USDC vs USDT for Real Estate Transactions: Which Stablecoin Should You Choose?

Comparing USDC and USDT for property payments — regulatory status, settlement speed, off-ramp options, and a decision framework for real estate companies in 2026.

If you manage a property portfolio that receives — or is considering receiving — stablecoin payments, the choice between USDC and USDT is not a trading decision. It is an operational, regulatory, and banking-relationship decision that affects your ability to convert those funds to fiat, satisfy your auditor, and keep your banking partner comfortable.

Both tokens are pegged one-to-one to the US dollar. Both settle in seconds. But in 2026, they sit in very different regulatory positions — particularly in Europe, where MiCA (the Markets in Crypto-Assets Regulation) has drawn a hard line between compliant and non-compliant stablecoins.
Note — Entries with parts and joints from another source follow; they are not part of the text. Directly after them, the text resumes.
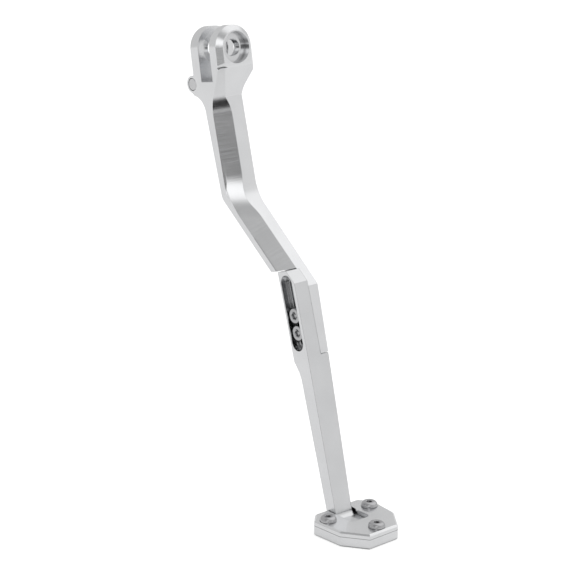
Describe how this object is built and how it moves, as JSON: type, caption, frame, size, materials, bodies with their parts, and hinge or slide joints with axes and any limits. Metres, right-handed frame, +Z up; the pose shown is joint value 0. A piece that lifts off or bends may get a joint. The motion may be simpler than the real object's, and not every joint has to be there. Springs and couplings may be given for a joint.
{
  "type": "adjustable motorbike side stand with foot enlarger",
  "caption": "Motorbike side stand in silver aluminium: a clevis on top, a bent leg whose lower length slides and clamps, and a wide foot that spreads the load on soft ground",
  "frame": {"origin": "middle of the pivot bore, half way across the clevis gap", "axes": "+Z up as the stand stands with its foot flat on the ground; the leg lies in the X-Z plane and leans away towards +X; -Y is the front face with the screw pocket"},
  "size_m": [0.1645, 0.0456, 0.2685],
  "materials": {
    "leg_aluminium": "fine blasted, clear anodised, brushed along the big chamfer",
    "lower_leg_aluminium": "fine blasted, clear anodised",
    "foot_aluminium": "fine blasted, clear anodised, milled edges",
    "screw_steel": "polished stainless",
    "post_steel": "turned stainless"
  },
  "bodies": {
    "upper": {"upper_leg": "leg_aluminium", "spring_post": "post_steel", "clamp_screw_upper": "screw_steel", "clamp_screw_lower": "screw_steel"},
    "lower": {"lower_leg": "lower_leg_aluminium", "foot_top_plate": "foot_aluminium", "foot_base_plate": "foot_aluminium", "foot_screw_left": "screw_steel", "foot_screw_right": "screw_steel", "foot_screw_front": "screw_steel"}
  },
  "joints": [
    {"name": "length_adjust", "type": "slide", "parent": "upper", "child": "lower", "axis": [0.284, 0, -0.9588], "range_m": [0, 0.018]}
  ]
}
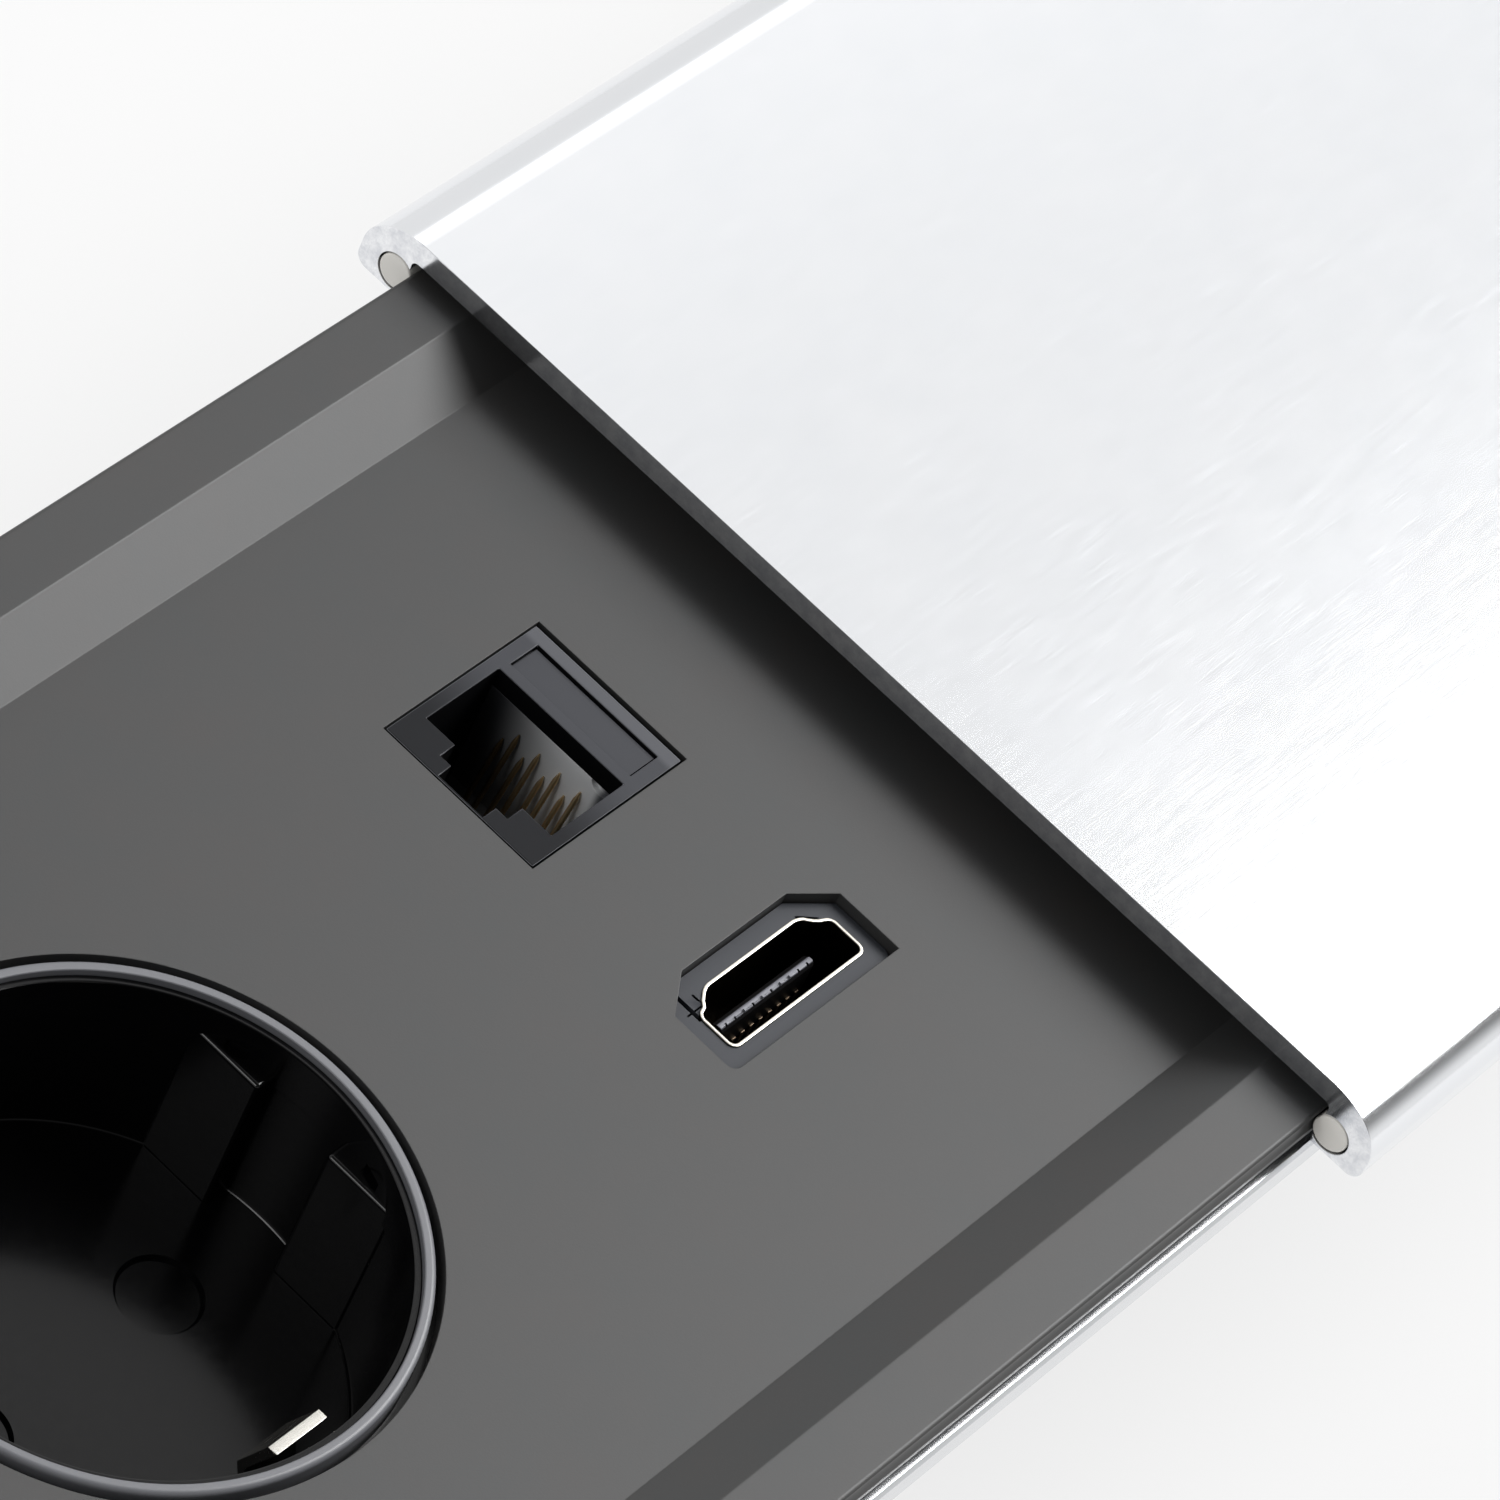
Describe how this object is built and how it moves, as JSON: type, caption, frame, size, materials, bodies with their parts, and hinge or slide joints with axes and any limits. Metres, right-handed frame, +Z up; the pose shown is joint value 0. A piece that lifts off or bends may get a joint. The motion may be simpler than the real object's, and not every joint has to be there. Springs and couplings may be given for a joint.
{
  "type": "in-desk power module",
  "caption": "Sunk socket strip for a desk top with mains sockets, network and video ports and a sliding aluminium cover.",
  "frame": {"origin": "middle of the lower housing's flat underside", "axes": "+X along the strip towards the open cover, +Z up out of the desk, +Y to the left when looking along +X"},
  "size_m": [0.3825, 0.1004, 0.0485],
  "materials": {
    "tray_plastic": "fine textured moulding, satin",
    "cover_aluminium": "bright natural anodised, satin",
    "rail_aluminium": "natural anodised",
    "glide_plastic": "natural, waxy",
    "stop_plastic": "moulded",
    "buffer_rubber": "matt",
    "socket_black": "high gloss moulding",
    "ring_plastic": "semi gloss moulding",
    "brass": "stamped",
    "spring_steel": "nickel plated",
    "jack_plastic": "moulded, satin",
    "carrier_plastic": "natural moulding",
    "gilt_contacts": "gold plated",
    "surround_plastic": "moulded",
    "shell_metal": "nickel plated sheet",
    "tongue_plastic": "moulded",
    "housing_plastic": "moulded, fine texture",
    "base_plastic": "thermoset moulding",
    "terminal_plastic": "moulded",
    "zinc_steel": "zinc plated",
    "gland_plastic": "moulded polyamide"
  },
  "bodies": {
    "module": {"socket_tray": "tray_plastic", "end_cap_left": "tray_plastic", "end_cap_right": "tray_plastic", "rail_left": "rail_aluminium", "rail_right": "rail_aluminium", "socket_ring_1": "ring_plastic", "socket_ring_2": "ring_plastic", "socket_insert_1": "socket_black", "socket_insert_2": "socket_black", "earth_clip_1": "spring_steel", "earth_clip_2": "spring_steel", "live_rail": "brass", "neutral_rail": "brass", "earth_rail": "brass", "contact_base": "base_plastic", "terminal_block": "terminal_plastic", "terminal_screws": "zinc_steel", "jack_body": "jack_plastic", "jack_contact_carrier": "carrier_plastic", "jack_contacts": "gilt_contacts", "jack_rear_cap": "jack_plastic", "hdmi_surround": "surround_plastic", "hdmi_shell": "shell_metal", "hdmi_tongue": "tongue_plastic", "hdmi_contacts": "gilt_contacts", "hdmi_body": "jack_plastic", "lower_housing": "housing_plastic", "housing_screws": "zinc_steel", "bracket_left": "zinc_steel", "bracket_right": "zinc_steel", "bracket_screws": "zinc_steel", "bracket_washers": "zinc_steel", "bracket_inserts": "brass", "mains_gland": "gland_plastic", "gland_nut": "gland_plastic", "data_grommet": "buffer_rubber"},
    "cover": {"slide_cover": "cover_aluminium", "glide_rod_left": "glide_plastic", "glide_rod_right": "glide_plastic", "cover_stop": "stop_plastic", "stop_buffer": "buffer_rubber"}
  },
  "joints": [
    {"name": "cover_slide", "type": "slide", "parent": "module", "child": "cover", "axis": [1, 0, 0], "range_m": [-0.1573, 0]}
  ]
}
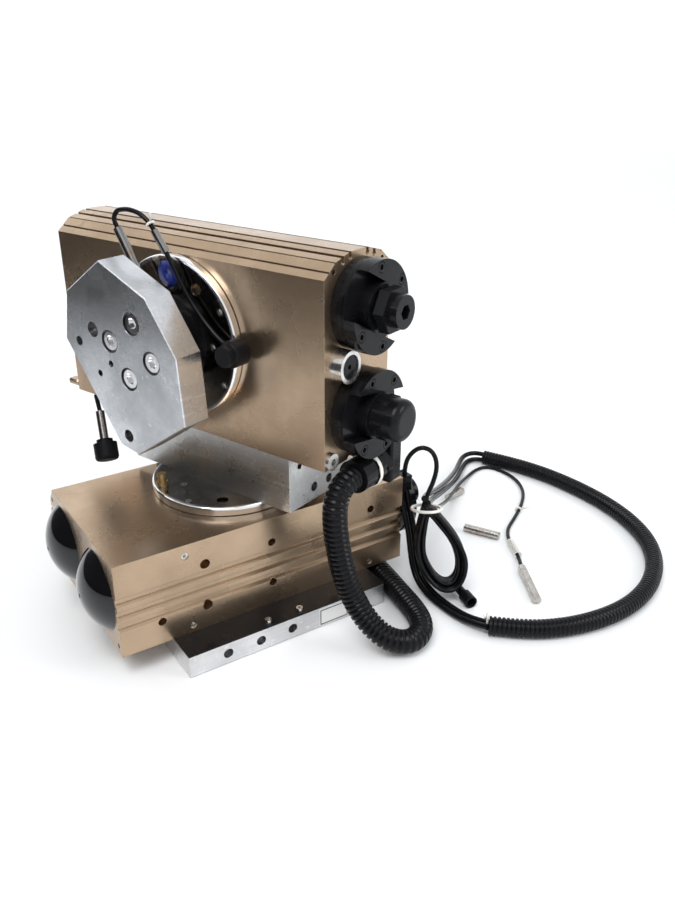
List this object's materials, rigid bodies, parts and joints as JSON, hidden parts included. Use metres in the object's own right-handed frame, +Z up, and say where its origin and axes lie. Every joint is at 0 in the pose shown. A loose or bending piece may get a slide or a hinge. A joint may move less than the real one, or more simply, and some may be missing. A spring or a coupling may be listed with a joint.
{
  "type": "two-axis rotary table",
  "caption": "Two stacked rack-and-pinion swivel units on a base plate, turning an eight-sided tool plate about an upright and a level axis, with stop caps, conduit and cable hank.",
  "frame": {"origin": "where the lower swivel axis meets the underside of the base plate", "axes": "+Z up along the lower swivel axis; +X along the lower unit's cylinders towards its stop caps; +Y towards its crowned side"},
  "size_m": [0.4461, 0.3424, 0.2724],
  "materials": {
    "champagne_anodised": "satin anodised, fine drawn grain",
    "raw_aluminium": "milled, lightly scratched",
    "black_gloss": "polished",
    "black_anodised": "satin anodised",
    "dark_chrome": "polished, dark",
    "steel": "bright zinc and stainless",
    "black_steel": "blackened",
    "black_sheet": "satin",
    "black_rubber": "matte",
    "black_conduit": "ribbed, satin",
    "cable_pvc": "smooth",
    "seal_rubber": "matte",
    "brass": "turned"
  },
  "bodies": {
    "base": {"base_plate": "raw_aluminium", "base_screws": "steel", "base_sheet": "black_sheet", "cable_outlets": "black_rubber", "cord_conduit_floor": "black_conduit", "cord_conduit_hose": "black_conduit", "cord_hank": "cable_pvc", "cord_hank_lead": "cable_pvc", "cord_lead_a_1": "cable_pvc", "cord_lead_a_2": "cable_pvc", "cord_lead_b_1": "cable_pvc", "cord_lead_b_2": "cable_pvc", "cord_loop_lead": "cable_pvc", "hank_connector": "black_rubber", "lower_bearings": "steel", "lower_cap_screws": "black_steel", "lower_dome_caps": "black_gloss", "lower_housing": "champagne_anodised", "lower_plugs": "steel", "lower_rear_cover": "raw_aluminium", "lower_shock_absorbers": "black_anodised", "lower_stop_caps": "black_anodised", "sensor_probes": "steel"},
    "swivel_body": {"adapter_lower_plate": "raw_aluminium", "adapter_screws": "steel", "adapter_upper_plate": "raw_aluminium", "conduit_gland": "black_conduit", "gland_bracket": "steel", "lower_flange_screws": "steel", "lower_pinion_flange": "dark_chrome", "stop_pin": "brass", "upper_bearings": "steel", "upper_cap_screws": "black_steel", "upper_dome_caps": "black_gloss", "upper_housing": "champagne_anodised", "upper_plugs": "steel", "upper_rear_cover": "raw_aluminium", "upper_shock_absorbers": "black_anodised", "upper_stop_caps": "black_anodised"},
    "tool_rotor": {"disc_lead": "cable_pvc", "hanging_lead": "cable_pvc", "hub": "black_anodised", "lead_knobs": "black_rubber", "lead_sleeves": "steel", "tool_plate": "raw_aluminium", "tool_screws": "steel", "upper_flange_screws": "steel", "upper_pinion_flange": "dark_chrome"},
    "lower_piston_crown": {"lower_rack_crown": "steel", "lower_seals_crown": "seal_rubber"},
    "lower_plunger_crown": {"lower_plunger_crown": "steel"},
    "lower_piston_flat": {"lower_rack_flat": "steel", "lower_seals_flat": "seal_rubber"},
    "lower_plunger_flat": {"lower_plunger_flat": "steel"},
    "upper_piston_crown": {"upper_rack_crown": "steel", "upper_seals_crown": "seal_rubber"},
    "upper_plunger_crown": {"upper_plunger_crown": "steel"},
    "upper_piston_flat": {"upper_rack_flat": "steel", "upper_seals_flat": "seal_rubber"},
    "upper_plunger_flat": {"upper_plunger_flat": "steel"}
  },
  "joints": [
    {"name": "lower_swivel", "type": "hinge", "parent": "base", "child": "swivel_body", "pos_m": [0, 0, 0.083], "axis": [0, 0, 1], "range_deg": [-90, 90], "deforming": ["cord_conduit_hose"]},
    {"name": "upper_swivel", "type": "hinge", "parent": "swivel_body", "child": "tool_rotor", "pos_m": [-0.02347, 0.00756, 0.192], "axis": [-0.9403, -0.3404, 0], "range_deg": [-90, 90]},
    {"name": "lower_rack_crown_slide", "type": "slide", "parent": "base", "child": "lower_piston_crown", "axis": [1, 0, 0], "range_m": [-0.0283, 0.0283]},
    {"name": "lower_plunger_crown_slide", "type": "slide", "parent": "base", "child": "lower_plunger_crown", "axis": [1, 0, 0], "range_m": [0, 0.008], "stiffness_N_per_m": 400, "springref_m": -0.003},
    {"name": "upper_rack_crown_slide", "type": "slide", "parent": "swivel_body", "child": "upper_piston_crown", "axis": [0.3404, -0.9403, 0], "range_m": [-0.0283, 0.0283]},
    {"name": "upper_plunger_crown_slide", "type": "slide", "parent": "swivel_body", "child": "upper_plunger_crown", "axis": [0.3404, -0.9403, 0], "range_m": [0, 0.008], "stiffness_N_per_m": 400, "springref_m": -0.003},
    {"name": "lower_rack_flat_slide", "type": "slide", "parent": "base", "child": "lower_piston_flat", "axis": [1, 0, 0], "range_m": [-0.0283, 0.0283]},
    {"name": "lower_plunger_flat_slide", "type": "slide", "parent": "base", "child": "lower_plunger_flat", "axis": [1, 0, 0], "range_m": [0, 0.008], "stiffness_N_per_m": 400, "springref_m": -0.003},
    {"name": "upper_rack_flat_slide", "type": "slide", "parent": "swivel_body", "child": "upper_piston_flat", "axis": [0.3404, -0.9403, 0], "range_m": [-0.0283, 0.0283]},
    {"name": "upper_plunger_flat_slide", "type": "slide", "parent": "swivel_body", "child": "upper_plunger_flat", "axis": [0.3404, -0.9403, 0], "range_m": [0, 0.008], "stiffness_N_per_m": 400, "springref_m": -0.003}
  ],
  "couplings": [
    {"joint": "lower_rack_crown_slide", "follows": "lower_swivel", "m_per_rad": -0.018},
    {"joint": "lower_rack_flat_slide", "follows": "lower_swivel", "m_per_rad": 0.018},
    {"joint": "upper_rack_crown_slide", "follows": "upper_swivel", "m_per_rad": -0.018},
    {"joint": "upper_rack_flat_slide", "follows": "upper_swivel", "m_per_rad": 0.018}
  ]
}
And in the United States, the GENIUS Act — signed into law in July 2025 — is reshaping the rules for stablecoin issuers and the companies that accept them.

This guide breaks down the differences that actually matter for property companies.

1. Regulatory Status in 2026: MiCA and the GENIUS Act

Europe — MiCA Is Now Live

MiCA classifies dollar-pegged stablecoins as e-money tokens (EMTs) — a regulatory category that requires issuers to obtain banking-grade licences, maintain full dollar reserves, and submit to regular audits. In practice, this means issuers need an Electronic Money Institution (EMI) licence in at least one EU member state to operate legally across the bloc.

Circle, the issuer of USDC, secured its EMI licence through a subsidiary in Ireland in 2024. USDC is fully MiCA-compliant and available on every major EU-regulated exchange. Its euro counterpart, EURC, carries the same compliance status.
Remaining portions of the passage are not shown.